Politics

Pakistan-India Relations

 

By Brigadier(R) Mujahid Alam

Recent incidents of firing on the Line of Control in Kashmir between Pakistan and India and their fallout on overall relations between the two countries have elicited interesting and quite contrary reaction in each country. These incidents have marred recent improvement in bilateral relations, which is unfortunate. Indian reaction, across the whole spectrum, whether government, political parties, media and civil society has been highly disappointing, even bordering on the immature. In particular, the kind of war mongering and jingoism displayed by their electronic media is inexplicable.

Having served in Kashmir and Northern Areas myself, I recall such incidents being a routine way of life for the two professional armies. They mostly remained restricted to the sectors involved and created minor tensions temporarily but were quickly resolved by flag meetings. No doubt, sometimes an incident would heighten tensions and be prolonged beyond the normal, but even this would not elicit strongly worded condemnation by senior political and government leaders. By all available accounts the recent incidents were nothing extra-ordinary and should have been left to the respective formation commanders and DGMOs to resolve.

The Indian allegation that one of its soldiers was beheaded is most unfortunate. I can say with near certainty that Pakistan Army would never indulge in such a despicable act. Its professional ethos and discipline would never allow desecration of a dead body, even one of the enemy. And that is precisely why it readily offered to hold a joint inquiry under the auspices of UN observers (UNMOGIP). India should have readily accepted this offer if there was any merit to its allegations. The Indian media, without having access to precise facts, went ballistic and spread all kinds of stories and rumours. Perhaps this is what prompted their Air Chief to go public with hollow and bombastic threats, followed by a strongly worded press briefing by the Army Chief.

Irresponsible and uncalled for comments by BJP and RSS were expected and completely in line with its past, but similar comments by Sonia Gandhi in Jaipur and Prime Minister Manmohan Singh were highly disappointing and unstatesmen-like. In contrast, our Foreign Office reacted in a very responsible, restrained and mature way and Foreign Minister Khar also issued a balanced and conciliatory statement with the clear intention of reducing tension. On the military side, Army Chief General Kayani took the right approach and, unlike his Indian counterpart, saw no need to give a press briefing.  Quite frankly, the incidents were too minor for the Army Chiefs to get involved!

On a personal note, I happen to know General Bikram Singh, the Indian COAS, from our days together in the UN peacekeeping mission in Congo (MONUC) in 2007-8, where I was a civilian and he was Deputy Force Commander and Eastern Division Commander. We interacted fairly regularly, both professionally and socially, and I always considered him a thorough professional officer and gentleman who conducted himself gracefully. In our various discussions, which I invariably enjoyed, I found him enlightened, moderate and mature. However, I can also understand his political and institutional compulsions when he addressed the recent press briefing.

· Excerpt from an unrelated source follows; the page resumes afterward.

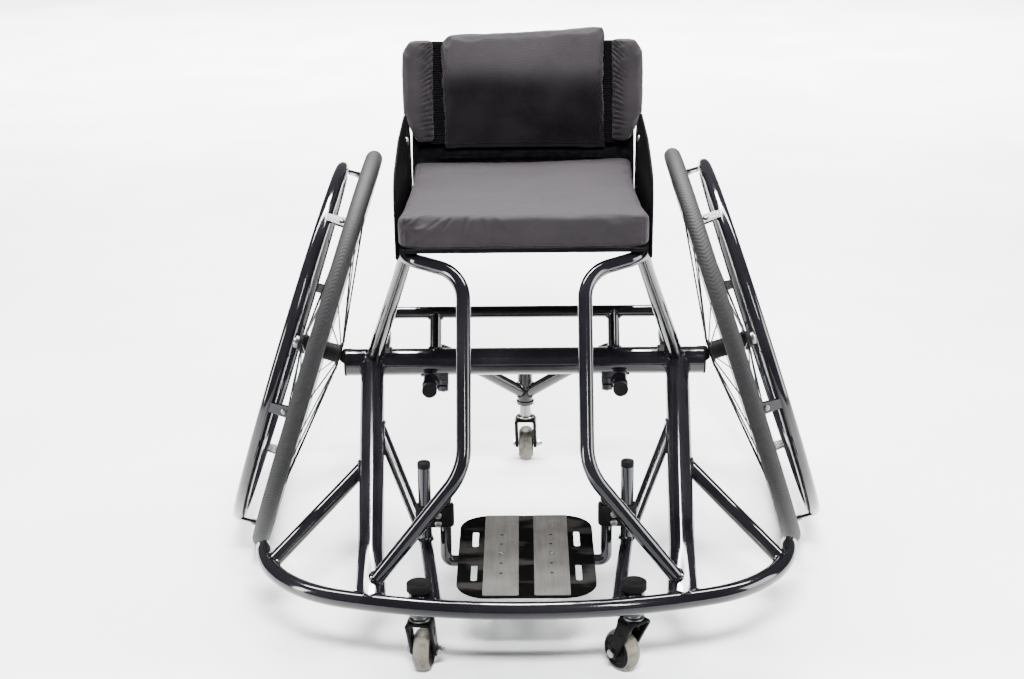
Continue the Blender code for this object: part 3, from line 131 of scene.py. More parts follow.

Why were the Indians rattled so badly over a seemingly minor incident on the Line of Control? Why was their reaction so out of proportion to the event? Did they want to exploit Pakistan’s current internal difficulties or was it more to deflect from their own very serious domestic problems and scandals plaguing the Congress government? ‘India shining’ and ‘Incredible India’ were their own very premature and unrealistic labels, which lulled the leadership and the whole nation into a false sense of superiority far removed from reality.

Faced with a never ending series of mega corruption scandals and shameful episodes of gang rapes (of which we too have no shortage) have badly exposed the Indian society and government and tarnished whatever little self-created shine was left. A nation purporting to be a regional power, and an aspiring world power, does not behave in such an irresponsible manner to deflect attention from domestic problems.

Pakistan’s military establishment will never compromise core national security interests. However, Mani Shankar Aiyar in his recent finely worded article titled ‘The hostility industry’. has rightly pointed to the changed mindset in Pakistan vis-à-vis relations with India and how India’s hawks still don’t get it. I fully agree with his remark that tragically, this changing Pakistani mindset is escaping far too large a section of public opinion in India.  I would go a step further and say that there is a changing mindset even in the Pakistan military establishment (for a variety of reasons, which are beyond the scope of this article).

Whereas, this changed mindset does not dilute the least bit from its resolve and determination to safeguard Pakistan’s security interests, it is nevertheless a unique opportunity for both countries if Indian establishment is prepared to show even a modicum of farsightedness. It is lamentable that India has failed to reciprocate in an appropriate manner.  Good bilateral relations are critical to the future of both countries and sensible people, both in and out of uniform, need to contribute their bit.